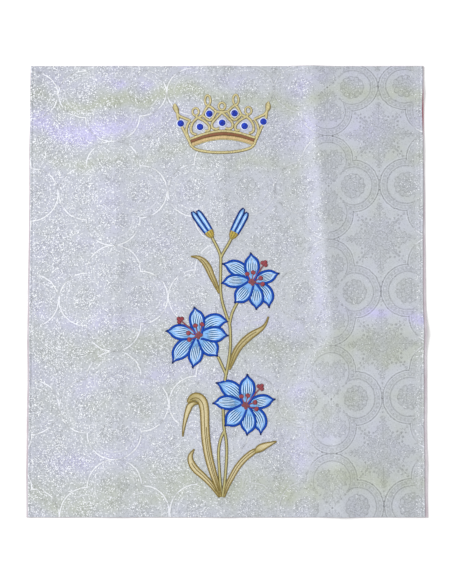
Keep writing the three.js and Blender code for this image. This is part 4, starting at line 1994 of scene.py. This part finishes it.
@dataclass(frozen=True)
class Bud:
    """A closed bud of two long petals in a cup.

    A petal's rows hold shares of its reach, of its distance from the middle and of its half width, and its
    foot starts with a place in millimetres. The cup's rows hold places along and across, and half widths.
    """

    name: str
    x: float
    y: float
    toward: float
    reach: float = 33.5
    breadth: float = 7.3
    spread: float = 3.15
    shorter: float = 2.4
    foot: Row = (-0.6, 0.85, 0.86)
    rows: tuple[Row, ...] = ((0.5, 1, 1), (0.87, 1, 0.9), (1, 0.96, 0.42))
    line: float = 2.5
    outside: float = 0.4
    inner_line: float = 0.8
    stroke_across: float = -0.05
    stroke_half: float = 0.42
    stroke_ends: Point = (0.12, 0.855)
    cup_rows: tuple[Row, ...] = ((-8.2, 0, 1.9), (-4.2, 0, 4.72), (1.6, 0, 5.9))
    cup_edge: tuple[Row, ...] = ((-8.2, 1.6, 0.45), (-4.0, 4.72, 0.5), (1.4, 5.9, 0.5))
    cup_lines_at: tuple[float, ...] = (-0.92, -0.3, 0.35, 0.92)
    cup_line_lifts: Point = (0.55, 0.95)
    step: float = 0.25

    def place(self, far: float, left: float, half: float) -> Row:
        """A point in the bud's own frame.

        Args:
            far: Along the bud.
            left: To its left.
            half: The half width.

        Returns:
            X, Y and the half width.
        """
        angle = math.radians(self.toward)
        c, s = math.cos(angle), math.sin(angle)
        return (self.x + far * c - left * s, self.y + far * s + left * c, half)

    def lobe(self, side: int) -> Array:
        """One petal's middle line and half widths.

        Args:
            side: 1 for the left petal, -1 for the right one.

        Returns:
            The rows.
        """
        reach = self.reach - (0 if side > 0 else self.shorter)
        rows = [self.foot, *((reach * far, out, wide) for far, out, wide in self.rows)]
        half = self.breadth / 2
        return smooth_route(
            [self.place(far, side * self.spread * out, half * wide) for far, out, wide in rows], self.step)

    def fills(self) -> list[Run]:
        """The light thread of both petals."""
        rows = [self.lobe(side)[::5] for side in (-1, 1)]
        return [Run(np.column_stack([r[:, :2], r[:, 2] - 0.4]), 0.4, 0.05, Work.LAID) for r in rows]

    def outlines(self) -> list[Run]:
        """The dark lines round both petals.

        Returns:
            The runs.
        """
        runs = []
        for side in (-1, 1):
            lobe = self.lobe(side)
            deep = 0.35 + 0.45 * np.linspace(0, 1, len(lobe))
            for edge in (-1, 1):
                out = np.maximum(lobe[:, 2] + self.outside - 0.5 * self.line, 0.1) * edge
                half = 0.5 * self.line * (self.inner_line if edge * side < 0 else 1)
                runs.append(Run(beside(lobe, out, half), 0.75, 0.0, Work.SATIN, deep))
        return runs

    def strokes(self) -> list[Run]:
        """One long single stitch on each petal.

        Returns:
            The runs.
        """
        runs = []
        first, last = self.stroke_ends
        for side in (-1, 1):
            lobe = self.lobe(side)
            share = np.linspace(0, 1, len(lobe))
            keep = (share > first) & (share < last)
            rows = beside(lobe, self.stroke_across * lobe[:, 2], self.stroke_half)
            runs.append(Run(rows[keep][::4], 0.26, 0.36, Work.CORD))
        return runs

    def cup(self) -> list[Run]:
        """The gold cup."""
        rows = smooth_route([self.place(*row) for row in self.cup_rows], self.step)
        return [Run(rows, 1.0, 0.1, slant=0)]

    def cup_lines(self) -> list[Run]:
        """The brown lines down the cup.

        Returns:
            The runs.
        """
        runs = []
        low, high = self.cup_line_lifts
        for share in self.cup_lines_at:
            ends = [self.place(far, share * out, half) for far, out, half in self.cup_edge]
            lift = high if abs(share) < 0.5 else low
            runs.append(Run(smooth_route(ends, 0.8), 0.3, lift, Work.CORD))
        return runs


BUDS = (Bud("bud_left", -22.6, 72.6, 124), Bud("bud_right", 9.0, 71.4, 63))


# Stems and leaves


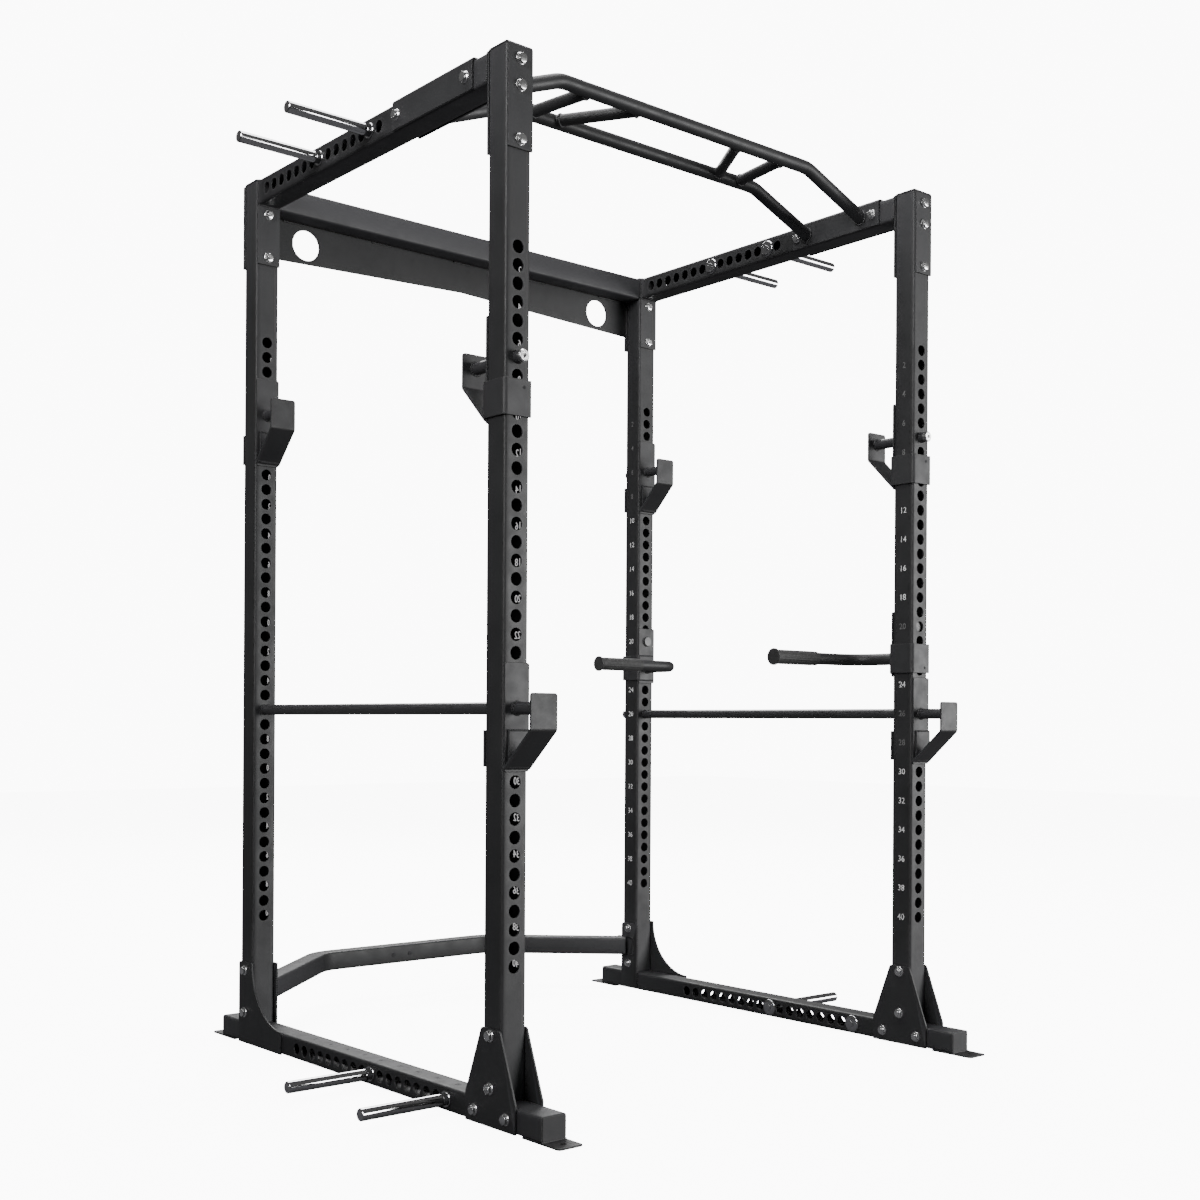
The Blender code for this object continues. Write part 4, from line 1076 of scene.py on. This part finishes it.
bolts = [node for node in frame["nodes"] if "_bolt_" in node]
for node in bolts:
    make_bolt(node)
TOP_BOLT_DROP = 0.032
TOP_BOLT_PAST = {"front": 0.0003, "rear": PLATE + 0.0006}
for side, sign in SIDES.items():
    for end, y in UPRIGHT_Y.items():
        out = -1 if end == "front" else 1
        reach = TUBE / 2 + PLATE + TOP_BOLT_PAST[end]
        face = np.array((sign * HALF_X, y + out * reach, HEIGHT - TOP_BOLT_DROP))
        patches = head_patches(face, (0.0, out, 0.0))
        part(f"top_bolt_{end}_{side}", patches, finish="zinc", angle=METAL_ANGLE)
print("bolts:", len(bolts) + 4)

# %% [markdown]
# ## Storage pegs
#
# A peg is a bright steel bar held by a collar outside the tube and a domed washer with a hexagon
# screw inside it. A turned profile gives each in one go.

# %% Pegs
PEG_RADIUS = 0.01275
PEG_LENGTH = 0.204
CHAMFER = 0.0024
COLLAR_RADIUS, COLLAR_HIGH = 0.017, 0.0040
DOME_RADIUS, DOME_FLAT, DOME_RIM, DOME_TOP = 0.0215, 0.0095, 0.0012, 0.0048
SCREW_TOP, SCREW_HALF_FLAT = 0.0072, 0.0075
PEG_ROD = [(-TUBE, 0), (-TUBE, PEG_RADIUS),
           *((d, PEG_RADIUS) for d in np.linspace(0.0, PEG_LENGTH - 0.002, 12)),
           (PEG_LENGTH - CHAMFER / 4, PEG_RADIUS - CHAMFER / 2), (PEG_LENGTH, PEG_RADIUS - CHAMFER),
           (PEG_LENGTH, 0)]
PEG_COLLAR = [(0, PEG_RADIUS), (0, COLLAR_RADIUS), (0.0028, COLLAR_RADIUS),
              (0.0038, COLLAR_RADIUS - 0.001), (COLLAR_HIGH, PEG_RADIUS)]
DOME_TURN = np.linspace(0, math.pi / 2, 9)
PEG_DOME = [(0, 0), (0, DOME_RADIUS),
            *zip(DOME_RIM + (DOME_TOP - DOME_RIM) * np.sin(DOME_TURN),
                 DOME_FLAT + (DOME_RADIUS - DOME_FLAT) * np.cos(DOME_TURN)),
            (DOME_TOP, 0)]


def make_peg(node):
    low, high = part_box(node)
    sign = 1 if low[0] + high[0] > 0 else -1
    y, z = (low[1] + high[1]) / 2, (low[2] + high[2]) / 2
    out = np.array((sign, 0.0, 0.0))
    outside = (sign * (HALF_X + TUBE / 2), y, z)
    inside = (sign * (HALF_X - TUBE / 2), y, z)
    screw = hexagon(inside, -out, DOME_TOP - 0.0002, SCREW_TOP, SCREW_HALF_FLAT)
    patches = [spun(PEG_ROD, outside, out, 40), spun(PEG_DOME, inside, -out, 40),
               spun(PEG_COLLAR, outside, out, 40), screw]
    part(f"bar_{node}", patches, finish="chrome", angle=METAL_ANGLE, stands_for=(node,))


for side in SIDES:
    for place in ("front", "rear"):
        make_peg(f"peg_top_{side}_{place}")
        make_peg(f"peg_base_{side}_{place}")
print("pegs: 8")

# %% [markdown]
# ## Hooks, safety bars and dip handles
#
# All of them hang the same way: a 25 mm pin goes into a hole of the upright, and when the piece is
# rolled upright a bent collar closes round the tube. They are worked out once in their own frame:
# the pin's centre on the face of the upright is the origin, the piece faces -Y, and its
# collar's side is at +X. A half turn or a mirror then puts each in place.

# %% Collar, back plate, lip and pin
BACK_ABOVE, BACK_BELOW = 0.089, 0.124
DIP_BACK_ABOVE = 0.038
BACK_MID = -0.0028
COLLAR_TOP, COLLAR_BOTTOM = -0.043, -0.115
COLLAR_SIDE = 0.0335
COLLAR_FAR = 0.0635
LIP_OFF = {"hook": 0.078, "safety": 0.086}
LIP_HALF = 0.032
LIP_TOP, LIP_BOTTOM = 0.029, -0.042
LIP_ROUND, LIP_ROWS = 0.006, 6
PIN_THROUGH, BAR_THROUGH = 0.023, 0.030
PIN_CHAMFER, TIP_LENGTH, TIP_PROUD = 0.002, 0.010, 0.00015
DIP_PIN_HEAD, DIP_PIN_SHORT = 0.012, 0.006
WELD_SUNK = 0.0004
# A thin near-black disc on the collar's far face: painted shade of a hole.
COLLAR_HOLE_SHADE = [(0, 0), (0, 0.0038), (0.0004, 0.0034), (0.0004, 0)]
COLLAR_HOLE_Z, DIP_COLLAR_HOLE_Z = -0.058, -0.102


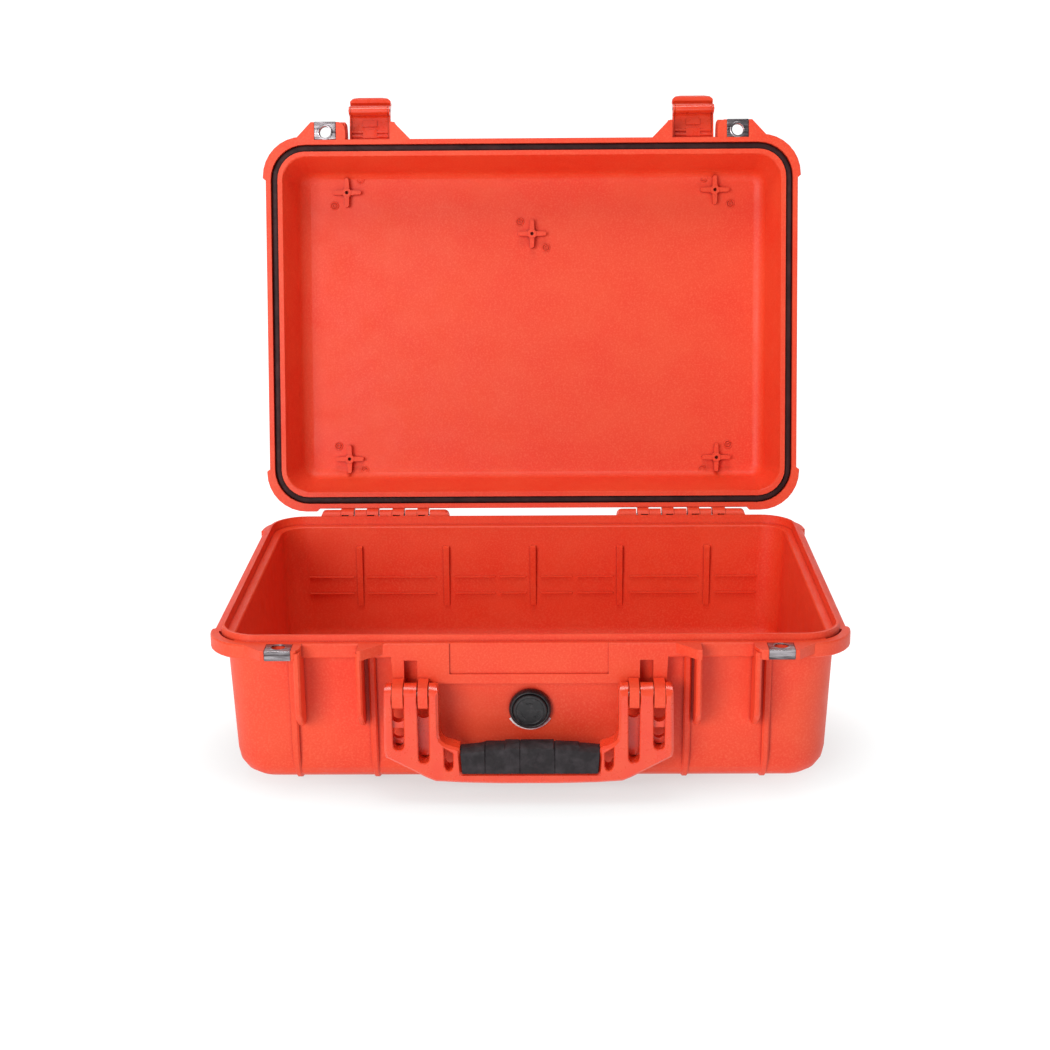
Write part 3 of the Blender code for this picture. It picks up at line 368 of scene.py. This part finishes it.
def ejector_marks():
    """The faint rings that the mould's pins leave on the lid's inner floor.

    A mark is about 8 mm across. Two lie beside each of the five screw bosses, at spots counted from
    the lid's middle.
    """
    section = [(1.0, 0.3), (1.2, -0.7), (1.6, -0.9), (2.0, -0.7), (2.2, -0.1), (2.7, -0.1)]
    section += [(2.9, -0.8), (3.3, -1.0), (3.7, -0.8), (3.9, 0.3)]
    spots = ((-153.5, -131.3), (-177.2, -108.0), (-10.9, -92.9), (12.6, -69.9))
    spots += ((153.6, -130.5), (177.6, -107.9), (-175.9, 107.5), (-152.5, 129.9))
    spots += ((176.0, 107.5), (152.6, 129.9))
    ring_points, ring_faces = turned_ring(section, 28)
    points = []
    faces = []
    for x, y in spots:
        centre = Vector((x * MM, y * MM + CASE_MID_Y, LID_FLOOR))
        first = len(points)
        points += [LID_TURN @ (centre + p * MM) for p in ring_points]
        faces += [tuple(first + i for i in face) for face in ring_faces]
    piece("lid_ejector_marks", points, faces, shell, "lid")


ejector_marks()


def plate_rings():
    """The pressed ring around each padlock hole, lower where the two halves meet."""
    section = [(5.05, -0.2), (5.05, 0.25), (5.5, 0.5), (6.3, 0.45), (6.9, -0.1), (6.6, -0.2)]
    ring_points, ring_faces = turned_ring(section, 32)
    for side, word in ((-1, "left"), (1, "right")):
        x = side * PADLOCK_HOLE_X
        for body, low in (("base", BASE_TOP - EAR_THICK), ("lid", LID_RIM)):
            points = []
            faces = []
            mating = low + EAR_THICK if body == "base" else low
            for level, facing in ((low, -1), (low + EAR_THICK, 1)):
                first = len(points)
                height = facing * (MATING_RING_HEIGHT if level == mating else 1.0)
                for p in ring_points:
                    raised = level + height * p.z * MM
                    spot = Vector((x + p.x * MM, PADLOCK_HOLE_Y + p.y * MM, raised))
                    points.append(LID_TURN @ spot if body == "lid" else spot)
                faces += [tuple(first + i for i in face) for face in ring_faces]
            name = "padlock_ring_%s_%s" % (body, word)
            piece(name, points, faces, plate_steel, body)


plate_rings()


# ---- floor, lights and camera


def floor_painted_glow():
    """Matt paper with a painted glow, weaker in an oval under the front of the case as a painted shadow."""
    # The paper's faint cyan offsets the red light that the case throws on the floor.
    surface = Surface("floor_painted_glow", (0.17, 0.205, 0.205), 0.75)
    surface.rough(surface.spread(surface.noise(120, 2.0), 0.7, 0.82))
    surface.shader.inputs["Specular IOR Level"].default_value = 0.1
    surface.shader.inputs["Emission Color"].default_value = (1.0, 1.0, 1.0, 1.0)
    squeeze = surface.tree.nodes.new("ShaderNodeMapping")
    squeeze.inputs["Scale"].default_value = GLOW_STRETCH
    squeeze.inputs["Location"].default_value = GLOW_SHIFT
    surface.link(surface.place, squeeze.inputs["Vector"])
    length = surface.tree.nodes.new("ShaderNodeVectorMath")
    length.operation = "LENGTH"
    surface.link(squeeze.outputs["Vector"], length.inputs[0])
    # Painted light: the floor glows, and the weaker oval near the case is a painted shadow.
    glow = surface.spread(length.outputs["Value"], GLOW_IN_PAINTED_SHADOW, 1.0, GLOW_START, GLOW_FULL)
    surface.link(glow, surface.shader.inputs["Emission Strength"])
    return surface.material


def build_floor():
    """A white sweep: floor that curves up far behind the case, with a glow of its own.

    The glow is weaker under the front of the case. That stands in for part of the soft shadow there.
    """
    section = [(FLOOR_FRONT, 0.0), (SWEEP_START, 0.0)]
    for i in range(1, SWEEP_STEPS + 1):
        angle = math.radians(90.0 * i / SWEEP_STEPS)
        section.append((SWEEP_START + SWEEP_RADIUS * math.sin(angle), SWEEP_RADIUS * (1 - math.cos(angle))))
    section.append((SWEEP_START + SWEEP_RADIUS, WALL_TOP))
    points = []
    for y, z in section:
        points += [(-FLOOR_HALF_WIDTH, y, z), (FLOOR_HALF_WIDTH, y, z)]
    faces = [(2 * i, 2 * i + 1, 2 * i + 3, 2 * i + 2) for i in range(len(section) - 1)]
    mesh = bpy.data.meshes.new("floor")
    mesh.from_pydata(points, [], faces)
    for polygon in mesh.polygons:
        polygon.use_smooth = True
    mesh.materials.append(floor_painted_glow())
    floor = bpy.data.objects.new("floor", mesh)
    bpy.context.scene.collection.objects.link(floor)


def softbox(name, place, aim, size, power):
    """A rectangular area light of size metres and power watts at place, turned towards aim."""
    light = bpy.data.lights.new(name, "AREA")
    light.shape = "RECTANGLE"
    light.size = size[0]
    light.size_y = size[1]
    light.energy = power
    lamp = bpy.data.objects.new(name, light)
    bpy.context.scene.collection.objects.link(lamp)
    lamp.location = place
    lamp.rotation_euler = (Vector(aim) - Vector(place)).to_track_quat("-Z", "Y").to_euler()


def build_light():
    """An even pale room, one large light from the front left and one from above."""
    world = bpy.data.worlds.new("studio")
    world.use_nodes = True
    background = world.node_tree.nodes["Background"]
    background.inputs["Color"].default_value = (1.0, 0.995, 0.99, 1.0)
    background.inputs["Strength"].default_value = 0.25
    bpy.context.scene.world = world
    softbox("key", (-1.3, -2.6, 0.95), (0.0, 0.0, 0.2), (1.3, 1.3), 47.0)
    softbox("top", (-0.15, -0.5, 2.3), (0.0, 0.1, 0.0), (1.1, 0.9), 22.0)


def build_camera():
    """The eye stands about a metre and a half in front, looking slightly down."""
    flat = math.cos(CAMERA_PITCH)
    ahead = Vector((math.sin(CAMERA_YAW) * flat, math.cos(CAMERA_YAW) * flat, -math.sin(CAMERA_PITCH)))
    level = Vector((math.cos(CAMERA_YAW), -math.sin(CAMERA_YAW), 0.0))
    upright = level.cross(ahead)
    right = level * math.cos(CAMERA_ROLL) + upright * math.sin(CAMERA_ROLL)
    up = upright * math.cos(CAMERA_ROLL) - level * math.sin(CAMERA_ROLL)
    data = bpy.data.cameras.new("camera")
    data.sensor_width = CAMERA_SENSOR
    data.lens = CAMERA_LENS
    data.dof.use_dof = False
    camera = bpy.data.objects.new("camera", data)
    bpy.context.scene.collection.objects.link(camera)
    rows = [(right[i], up[i], -ahead[i], CAMERA_EYE[i]) for i in range(3)]
    camera.matrix_world = Matrix((*rows, (0.0, 0.0, 0.0, 1.0)))
    bpy.context.scene.camera = camera


build_floor()
build_light()
build_camera()
bpy.context.scene.view_settings.view_transform = "Standard"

• • • •

■ Goal
Locate the word "finishes" in the entries, and copy every line where it is found.

■ Written reply
Keep writing the three.js and Blender code for this image. This is part 4, starting at line 1994 of scene.py. This part finishes it.
The Blender code for this object continues. Write part 4, from line 1076 of scene.py on. This part finishes it.
Write part 3 of the Blender code for this picture. It picks up at line 368 of scene.py. This part finishes it.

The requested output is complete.